On Thu, May 14, 2015 at 10:15 AM, Francois Lafont <flafdiv...@free.fr> wrote:
> Hi,
>
> I had a problem with a cephfs freeze in a client. Impossible to
> re-enable the mountpoint. A simple "ls /mnt" command totally
> blocked (of course impossible to umount-remount etc.) and I had
> to reboot the host. But even a "normal" reboot didn't work, the
> host didn't stop. I had to do a hard reboot of the host. In brief,
> it was like a big "NFS" freeze. ;)
>
> In the logs, nothing relevant in the client side and just this line
> in the cluster side:
>
>     ~# cat /var/log/ceph/ceph-mds.1.log
>     [...]
>     2015-05-14 17:07:17.259866 7f3b5cffc700  0 log_channel(cluster) log [INF] 
> : closing stale session client.1342358 192.168.21.207:0/519924348 after 
> 301.329013
>     [...]
>
> And indeed, the freeze was probably triggered by a little network
> interruption.
>
> Here is my configuration:
> - OS: Ubuntu 14.04 in the client and in the cluster nodes.
> - Kernel: 3.16.0-36-generic in the client and in the cluster nodes.
>   (apt-get install linux-image-generic-lts-utopic).
> - Ceph version: Hammer in the client and in cluster nodes (0.94.1-1trusty).
>
> In the client, I use the cephfs kernel module (not ceph-fuse). Here
> is the fstab line in the client node:
>
>     10.0.2.150,10.0.2.151,10.0.2.152:/ /mnt ceph 
> noatime,noacl,name=cephfs,secretfile=/etc/ceph/secret,_netdev 0 0
>
> My only configuration concerning mds in ceph.conf is just:
>
>   mds cache size = 1000000
>
> That's all.
>
> Here are my questions:
>
> 1. Is this kind of freeze normal? Can I avoid these freezes with a
> more recent version of the kernel in the client?

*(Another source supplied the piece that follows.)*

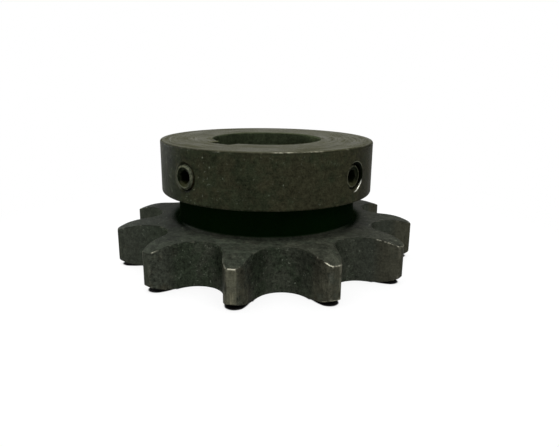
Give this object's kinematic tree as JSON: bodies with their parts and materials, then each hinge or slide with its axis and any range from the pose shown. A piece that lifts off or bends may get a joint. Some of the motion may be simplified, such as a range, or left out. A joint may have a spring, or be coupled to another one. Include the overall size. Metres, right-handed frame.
{
  "type": "chain sprocket",
  "caption": "Hubbed roller chain sprocket with a keyed bore, a grooved hub and set screws, in black oxide steel.",
  "frame": {"origin": "on the bore's axis, in the outer face of the toothed plate", "axes": "+Z along the bore towards the hub's free face; -Y through the keyway, one tooth and the first set screw; the second set screw points just past +X, 92.5 degrees round from the first"},
  "size_m": [0.1012, 0.1001, 0.0413],
  "materials": {
    "black_oxide_steel": "machined carbon steel with a dark oiled black oxide skin, worn bright on a few edges",
    "set_screw_steel": "hardened alloy steel, thin black oxide with brownish rubbed rims"
  },
  "bodies": {
    "root": {"sprocket": "black_oxide_steel", "keyway_set_screw": "set_screw_steel", "side_set_screw": "set_screw_steel"}
  },
  "joints": []
}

Yes, it's normal. Although you should have been able to do a lazy
and/or force umount. :)
You can't avoid the freeze with a newer client. :(

If you notice the problem quickly enough, you should be able to
reconnect everything by rebooting the MDS — although if the MDS hasn't
failed the client then things shouldn't be blocking, so actually that
probably won't help you.


> 2. Can I avoid these freezes with ceph-fuse instead of the kernel
> cephfs module? But in this case, the cephfs performance will be
> worse. Am I wrong?

No, ceph-fuse will suffer the same blockage, although obviously in
userspace it's a bit easier to clean up. Depending on your workload it
will be slightly faster to a lot slower. Though you'll also get
updates faster/more easily. ;)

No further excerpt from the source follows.